The difference in this wave of innovation is the speed of change and the amount of wiggle room for error. Unlike many previous innovations, this wave doesn’t require a huge technology investment, so anybody can play – there are plenty of relatively affordable social media toolsets available. The obstacle this time is more cognitive, and those who make the mental shift can quickly break away from the pack. In this regard, since smaller companies tend to be more organizationally agile, you might say the playing field might even be tilted to the benefit of small and medium sized business (SMB) than it has been in recent past.
Here is what I mean. Sincerity is a requirement for any interaction – personal or professional. Would you really want to be in a relationship with anybody who isn’t sincere? I think for almost everyone, the answer to this is a resounding “no.” Social media is no different, and if companies are not dedicated to sincerity with their customers, they will likely find social media to be a train wreck in slow motion. But, before we agree on the need to be sincere, let’s agree on what this means.
Sincerity means engaging customers as equals and having the willingness to proactively adjust strategies, organizations and product offerings. Moving forward, many companies might find sincerity requires the need to displace or reduce sales and marketing organizations with larger product and service teams and better customer-facing technology infrastructure. (After all, if true customer advocates are going to be doing the selling for you, why would you need to pay sales people high commissions or marketing people to generate “leads?”) These will be difficult decisions, and this is just one example. Sincerity implies the willingness of c-level players to make some very basic structural decisions about how company resources will be allocated to address the changing needs of their customers and target markets. This is much easier said than done.

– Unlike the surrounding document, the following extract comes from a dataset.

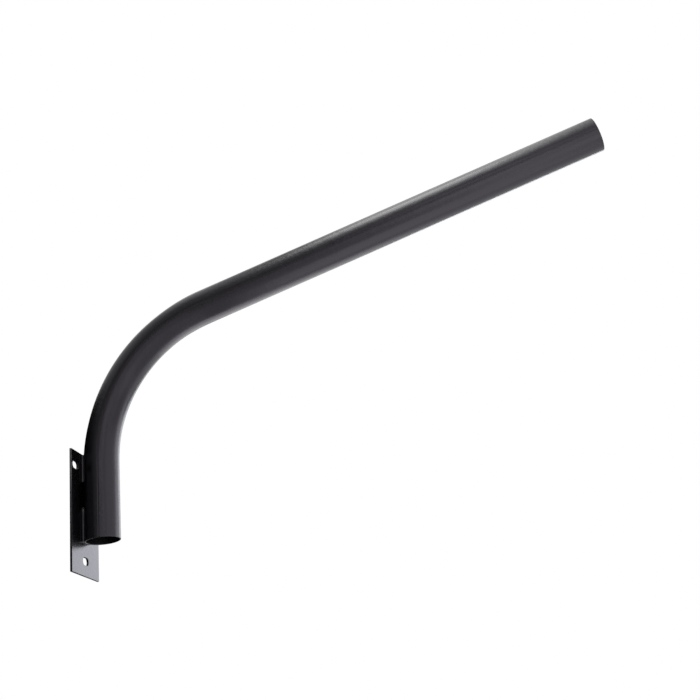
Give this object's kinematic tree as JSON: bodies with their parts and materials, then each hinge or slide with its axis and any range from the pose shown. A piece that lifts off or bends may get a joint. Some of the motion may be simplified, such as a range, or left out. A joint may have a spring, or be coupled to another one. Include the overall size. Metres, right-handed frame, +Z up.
{
  "type": "wall lamp bracket arm",
  "caption": "Bent round tube arm that carries a lamp head on its raised end, stitch welded to a flat wall plate with slotted anchor holes.",
  "frame": {"origin": "centre of the wall plate's back face, on the wall", "axes": "+X away from the wall, +Y across the plate's width, +Z up"},
  "size_m": [0.7605, 0.09, 0.5437],
  "materials": {
    "powder_coat": "semi-gloss black powder coat on steel"
  },
  "bodies": {
    "root": {"arm_tube": "powder_coat", "wall_plate": "powder_coat", "weld_upper_left": "powder_coat", "weld_upper_right": "powder_coat", "weld_lower_left": "powder_coat", "weld_lower_right": "powder_coat"}
  },
  "joints": []
}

My guess is that companies will find that social media exposes areas of weaknesses – product shortcomings, organizational dysfunctions, unserved needs, and competitive threats. It gives voice to customers, and by virtue of the democratic nature of the Web it happens whether companies participate or not.
Companies can choose to ignore it and even attempt to shout over the conversation with traditional advertising and PR strategies, but in the long run this won’t work. Social marketing and sales initiatives will need to be built on sincere relationships so to be successful, companies will need to consider how prominent of a component sincerity will be to their brand.

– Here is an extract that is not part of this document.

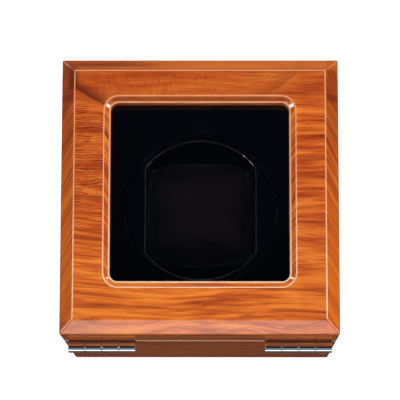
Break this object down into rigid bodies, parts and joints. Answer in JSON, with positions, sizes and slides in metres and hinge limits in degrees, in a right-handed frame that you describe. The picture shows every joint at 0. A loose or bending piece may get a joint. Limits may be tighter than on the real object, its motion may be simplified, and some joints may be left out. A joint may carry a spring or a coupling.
{
  "type": "watch winder",
  "caption": "Square wooden watch winder box with a hinged window lid and a motor-driven cup that turns a cushion for a wristwatch.",
  "frame": {"origin": "middle of the felt under the base", "axes": "+Z out of the lid, +Y towards the front edge with the magnets, hinges on the -Y side, +X to the right seen from the hinge side"},
  "size_m": [0.135, 0.1409, 0.1263],
  "materials": {
    "gloss_wood": "high-gloss lacquer over figured veneer",
    "window_glass": "clear",
    "black_lacquer": "gloss",
    "black_velvet": "velvet",
    "base_felt": "felt",
    "plywood": "raw",
    "cushion_leather": "soft velvet",
    "drum_black": "piano gloss",
    "white_nylon": "satin",
    "bronze": "sintered",
    "steel": "zinc plated",
    "aluminium": "turned",
    "control_black": "satin",
    "board_green": "solder mask",
    "lead_rubber": "matt",
    "magnet": "nickel plated",
    "hinge_chrome": "polished"
  },
  "bodies": {
    "case": {"case_wall_hinge": "gloss_wood", "case_wall_front": "gloss_wood", "case_wall_left": "gloss_wood", "case_wall_right": "gloss_wood", "case_lining": "black_velvet", "fascia_board": "black_velvet", "base_felt": "base_felt", "bottom_panel": "plywood", "fascia_cleats": "plywood", "thrust_washer": "white_nylon", "spindle": "steel", "spindle_clip": "steel", "mounting_plate": "steel", "plate_screws": "steel", "motor_bracket": "steel", "bracket_screws": "steel", "gear_motor": "steel", "motor_screws": "steel", "board_screws": "steel", "control_plate_screws": "steel", "plate_standoffs": "aluminium", "bracket_spacers": "aluminium", "control_plate": "control_black", "direction_switch": "control_black", "turns_switch": "control_black", "power_jack": "control_black", "controller_chip": "control_black", "circuit_board": "board_green", "motor_lead": "lead_rubber", "case_magnets": "magnet", "left_hinge_case_leaf": "hinge_chrome", "left_hinge_pin": "hinge_chrome", "right_hinge_case_leaf": "hinge_chrome", "right_hinge_pin": "hinge_chrome", "case_hinge_screws": "hinge_chrome"},
    "lid": {"lid_rail_hinge": "gloss_wood", "lid_rail_front": "gloss_wood", "lid_rail_left": "gloss_wood", "lid_rail_right": "gloss_wood", "lid_top_panel": "gloss_wood", "window_pane": "window_glass", "pane_retainer": "black_lacquer", "lid_lining": "black_velvet", "lid_magnets": "magnet", "left_hinge_lid_leaf": "hinge_chrome", "right_hinge_lid_leaf": "hinge_chrome", "lid_hinge_screws": "hinge_chrome"},
    "drum": {"drum_cup": "drum_black", "drum_gear": "white_nylon", "drum_screws": "steel", "lower_bush": "bronze", "upper_bush": "bronze", "watch_cushion": "cushion_leather"},
    "pinion": {"drive_pinion": "white_nylon", "motor_shaft": "steel"},
    "direction_knob": {"direction_knob": "control_black"},
    "turns_knob": {"turns_knob": "control_black"}
  },
  "joints": [
    {"name": "lid_hinge", "type": "hinge", "parent": "case", "child": "lid", "pos_m": [0, -0.07055, 0.08965], "axis": [1, 0, 0], "range_deg": [0, 95]},
    {"name": "drum_spin", "type": "hinge", "parent": "case", "child": "drum", "pos_m": [0, 0, 0.03], "axis": [0, 0, 1], "continuous": true},
    {"name": "pinion_spin", "type": "hinge", "parent": "case", "child": "pinion", "pos_m": [0.03613, 0.03613, 0.03], "axis": [0, 0, 1], "continuous": true},
    {"name": "direction_select", "type": "hinge", "parent": "case", "child": "direction_knob", "pos_m": [-0.02, 0.038, 0.005], "axis": [0, 0, 1], "range_deg": [-45, 45]},
    {"name": "turns_select", "type": "hinge", "parent": "case", "child": "turns_knob", "pos_m": [0, 0.038, 0.005], "axis": [0, 0, 1], "range_deg": [0, 135]}
  ],
  "couplings": [
    {"joint": "pinion_spin", "follows": "drum_spin", "ratio": -4.6667}
  ]
}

If you have a category killer product with great features and break away technology you’ve either found yourself to be extremely lucky or your product teams have engaged customers and understand their needs already. Why not formally extend that “discovery” practice to the after sale relationship with customer community and word of mouth programs?
On the other hand, if you have an average product, maybe investment in R&D should come first. If you find yourself anywhere in between, using service as a differentiator and leveraging word of mouth marketing to build customer advocacy is something you probably should not put off for too long.

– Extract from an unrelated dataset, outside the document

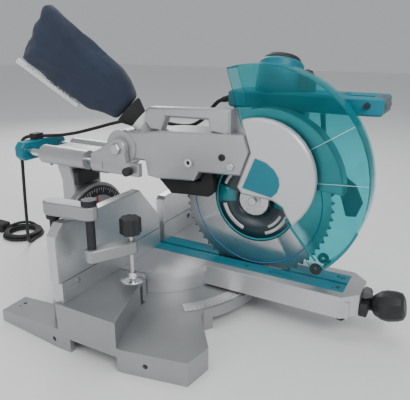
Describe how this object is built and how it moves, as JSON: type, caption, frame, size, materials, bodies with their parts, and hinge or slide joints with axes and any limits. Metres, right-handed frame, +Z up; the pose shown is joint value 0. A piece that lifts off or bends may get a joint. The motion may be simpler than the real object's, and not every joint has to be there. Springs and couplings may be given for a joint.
{
  "type": "miter saw",
  "caption": "Dual-slide compound miter saw with toothed blade, clear swinging guard, D-handle, dust bag, sliding fences and work vise, head lowered over the slotted table.",
  "frame": {"origin": "middle of the saw's outline without its cord, on the bench surface under the feet", "axes": "+X to the operator's right along the fence, +Y from the operator to the rear along the slide rails, +Z up"},
  "size_m": [0.62, 1.112, 0.581],
  "materials": {
    "cast": "bead-blasted cast aluminium",
    "machined": "machined aluminium",
    "painted_silver": "silver painted casting",
    "painted_white": "light satin paint",
    "teal_plastic": "moulded glass-filled nylon",
    "teal_board": "moulded kerf board",
    "clear_teal": "tinted clear polycarbonate",
    "white_plastic": "moulded",
    "black_plastic": "moulded",
    "grey_rubber": "soft grip",
    "black_rubber": "flexible rubber",
    "bright_steel": "ground and chromed",
    "steel": "bright steel",
    "dark_steel": "blackened steel",
    "blade_steel": "ground plate with carbide tips",
    "navy_cloth": "woven cloth",
    "cord_jacket": "flexible cord jacket"
  },
  "bodies": {
    "base": {"base_casting": "cast", "miter_scale_plate": "machined", "fence_fixed": "machined", "vise_post": "dark_steel"},
    "left_fence": {"fence_upper_left": "machined"},
    "right_fence": {"fence_upper_right": "machined"},
    "left_clamp": {"fence_knob_left": "black_plastic"},
    "right_clamp": {"fence_knob_right": "black_plastic"},
    "turntable": {"turntable_casting": "machined", "kerf_board_left": "teal_board", "kerf_board_right": "teal_board", "lock_housing": "black_plastic"},
    "grip": {"miter_grip": "black_plastic"},
    "thumb": {"thumb_lever": "grey_rubber"},
    "under_lever": {"lock_lever": "black_plastic"},
    "lower_slide": {"arm_holder": "cast", "bevel_scale": "dark_steel", "bevel_pin": "steel"},
    "bevel": {"bevel_arm": "painted_silver", "arm_cover": "black_plastic"},
    "bevel_clamp": {"bevel_lever": "dark_steel"},
    "rail_clamp": {"slide_lock_knob": "black_plastic"},
    "upper_slide": {"rail_left": "bright_steel", "rail_right": "bright_steel", "rear_end_plate": "teal_plastic", "cord_clip": "black_plastic", "carriage_bracket": "painted_silver", "pivot_pin": "steel", "cord_carriage": "cord_jacket", "cord_coil": "cord_jacket", "cord_plug": "black_rubber"},
    "head_stop": {"stop_pin": "black_plastic"},
    "head": {"head_casting": "painted_silver", "dust_chute": "black_rubber", "dust_nozzle": "white_plastic", "dust_cuff": "black_rubber", "dust_bag": "navy_cloth", "handle_housing": "teal_plastic", "handle_grip": "grey_rubber", "motor_barrel": "teal_plastic", "motor_cap": "black_plastic", "brush_cover": "black_plastic", "gear_housing": "teal_plastic", "centre_cover": "painted_white", "work_lamp": "black_plastic", "strain_relief": "black_rubber", "cord_head": "cord_jacket"},
    "switch": {"trigger": "black_plastic"},
    "safety": {"lock_off_button": "black_plastic"},
    "arbor_lock": {"shaft_lock": "black_plastic"},
    "blade": {"saw_blade": "blade_steel", "spindle": "dark_steel", "arbor_bolt": "steel"},
    "guard": {"lower_guard": "clear_teal"},
    "left_roller": {"roller_left": "grey_rubber"},
    "right_roller": {"roller_right": "grey_rubber"},
    "vise_arm": {"vise_arm_upper": "cast"},
    "vise_drop": {"vise_arm_lower": "cast"},
    "vise_pad": {"vise_foot": "bright_steel"},
    "vise_spindle": {"vise_screw": "black_plastic"}
  },
  "joints": [
    {"name": "miter_turn", "type": "hinge", "parent": "base", "child": "turntable", "pos_m": [0, 0.074, 0.089], "axis": [0, 0, 1], "range_deg": [-47, 47]},
    {"name": "grip_turn", "type": "hinge", "parent": "turntable", "child": "grip", "pos_m": [0, -0.3574, 0.0558], "axis": [0, -0.9781, 0.2079], "range_deg": [0, 120]},
    {"name": "thumb_press", "type": "hinge", "parent": "turntable", "child": "thumb", "pos_m": [0, -0.36, 0.074], "axis": [1, 0, 0], "range_deg": [0, 5], "stiffness_Nm_per_rad": 0.3},
    {"name": "lock_swing", "type": "hinge", "parent": "turntable", "child": "under_lever", "pos_m": [0, -0.322, 0.043], "axis": [-1, 0, 0], "range_deg": [0, 7], "stiffness_Nm_per_rad": 0.5},
    {"name": "lower_travel", "type": "slide", "parent": "turntable", "child": "lower_slide", "axis": [0, -1, 0], "range_m": [0, 0.03]},
    {"name": "bevel_tilt", "type": "hinge", "parent": "lower_slide", "child": "bevel", "pos_m": [0, 0.299, 0.089], "axis": [0, 1, 0], "range_deg": [-8, 8]},
    {"name": "bevel_clamp_turn", "type": "hinge", "parent": "bevel", "child": "bevel_clamp", "pos_m": [0, 0.338, 0.089], "axis": [0, 1, 0], "range_deg": [0, 40]},
    {"name": "rail_clamp_turn", "type": "hinge", "parent": "bevel", "child": "rail_clamp", "pos_m": [0.08, 0.294, 0.2655], "axis": [1, 0, 0], "range_deg": [0, 90]},
    {"name": "upper_travel", "type": "slide", "parent": "bevel", "child": "upper_slide", "axis": [0, -1, 0], "range_m": [-0.01, 0.048]},
    {"name": "stop_pull", "type": "slide", "parent": "upper_slide", "child": "head_stop", "axis": [-1, 0, 0], "range_m": [0, 0.008]},
    {"name": "head_tilt", "type": "hinge", "parent": "upper_slide", "child": "head", "pos_m": [0, 0.137, 0.304], "axis": [-1, 0, 0], "range_deg": [0, 40], "deforming": ["cord_head"]},
    {"name": "blade_spin", "type": "hinge", "parent": "head", "child": "blade", "pos_m": [0, -0.1403, 0.2223], "axis": [1, 0, 0], "continuous": true},
    {"name": "guard_swing", "type": "hinge", "parent": "head", "child": "guard", "pos_m": [0, -0.147, 0.2695], "axis": [1, 0, 0], "range_deg": [0, 86]},
    {"name": "left_roller_spin", "type": "hinge", "parent": "guard", "child": "left_roller", "pos_m": [-0.026, -0.274, 0.118], "axis": [1, 0, 0], "continuous": true},
    {"name": "right_roller_spin", "type": "hinge", "parent": "guard", "child": "right_roller", "pos_m": [0.026, -0.274, 0.118], "axis": [1, 0, 0], "continuous": true},
    {"name": "trigger_pull", "type": "slide", "parent": "head", "child": "switch", "axis": [0, -1, 0], "range_m": [0, 0.005], "stiffness_N_per_m": 300},
    {"name": "lock_off_press", "type": "slide", "parent": "head", "child": "safety", "axis": [1, 0, 0], "range_m": [0, 0.004], "stiffness_N_per_m": 200},
    {"name": "shaft_lock_press", "type": "slide", "parent": "head", "child": "arbor_lock", "axis": [-1, 0, 0], "range_m": [0, 0.004], "stiffness_N_per_m": 300},
    {"name": "left_fence_travel", "type": "slide", "parent": "base", "child": "left_fence", "axis": [-1, 0, 0], "range_m": [0, 0.06]},
    {"name": "right_fence_travel", "type": "slide", "parent": "base", "child": "right_fence", "axis": [1, 0, 0], "range_m": [0, 0.06]},
    {"name": "left_clamp_turn", "type": "hinge", "parent": "base", "child": "left_clamp", "pos_m": [-0.245, 0.11, 0.149], "axis": [0, 1, 0], "range_deg": [0, 90]},
    {"name": "right_clamp_turn", "type": "hinge", "parent": "base", "child": "right_clamp", "pos_m": [0.245, 0.11, 0.149], "axis": [0, 1, 0], "range_deg": [0, 90]},
    {"name": "vise_swing", "type": "hinge", "parent": "base", "child": "vise_arm", "pos_m": [-0.272, 0.112, 0.239], "axis": [0, 0, 1], "range_deg": [-25, 0]},
    {"name": "vise_height", "type": "slide", "parent": "vise_arm", "child": "vise_drop", "axis": [0, 0, 1], "range_m": [0, 0.025]},
    {"name": "vise_pad_travel", "type": "slide", "parent": "vise_drop", "child": "vise_pad", "axis": [0, 0, -1], "range_m": [-0.01, 0.012]},
    {"name": "vise_screw_turn", "type": "hinge", "parent": "vise_pad", "child": "vise_spindle", "pos_m": [-0.2055, 0.003, 0.189], "axis": [0, 0, -1], "range_deg": [-905, 1085]}
  ],
  "couplings": [
    {"joint": "guard_swing", "follows": "head_tilt", "ratio": 2.15},
    {"joint": "vise_screw_turn", "follows": "vise_pad_travel", "rad_per_m": 1570.8}
  ]
}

2 Responses to “Sincerity Comes Before Advocacy”
Hi Mike,
Long time…
Good post. We’ve been focused on the social media on the direct B2B side. There are certainly opportunities, but big risks as well.
Here’s a post written by a social media zealot, with a bunch of comments (a few of mine included) that explores this issue… http://www.thecustomercollective.com/TCC/28443
Best regards,
Dave
Hi Dave,
It has been a while.
I just visited Axel’s “Death of a Salesman” post on Customer Collective as well as Mark Parker’s comment on your blog (http://davesteinsblog.wordpress.com/2009/01/28/social-media-in-b2b-sales-is-the-time-right/#comment-719). Interesting conversations here, and if I were to pick sides, I’d tend to fall into Mark’s camp. Here’s why.
Social media is a relatively new discipline and a very interesting new way to connect with people of common interests and to share information. In some respects, it’s a game changer, but it doesn’t necessarily change the rules of the game — particularly of the complex sale. One of my favorite sayings is “people buy from people,” and I don’t think social media changes that for non-commodity buying.
Social media does improve information transparency, so being informed and acting with integrity are more important than ever before. The corollary (as it always has been) is that Salespeople will be well served to unambiguously understand the unique value they offer.
Social media is also relatively efficient at surfacing unmet needs. Maybe web-based interaction makes it fun to be controversial … I don’t know, but whatever the cause I expect social media will serve to further segment buyers into more specifically-defined niche markets. I would also expect sellers looking for unique value add to address those buying needs with more customer-focused capabilities. In this regard, the complex sale is likely to become more complex, not less complex by virtue of adding social media to the mix.
lastly, like a lot of new ideas social media sometimes get painted with broad brush strokes as the new silver bullet. But, I don’t think it is that at all. It’s another tool, a mechanism that shows promise. At the end of the day, it’s just another communication channel. It definitely warrants investigation, and as a practitioner I love it. But measuring success with social media in any business will be an exercise of tailoring it to the specific needs of the business. It’s definitely not a one size fits all thing, and companies or individuals who approach it as such will likely be sorely disappointed.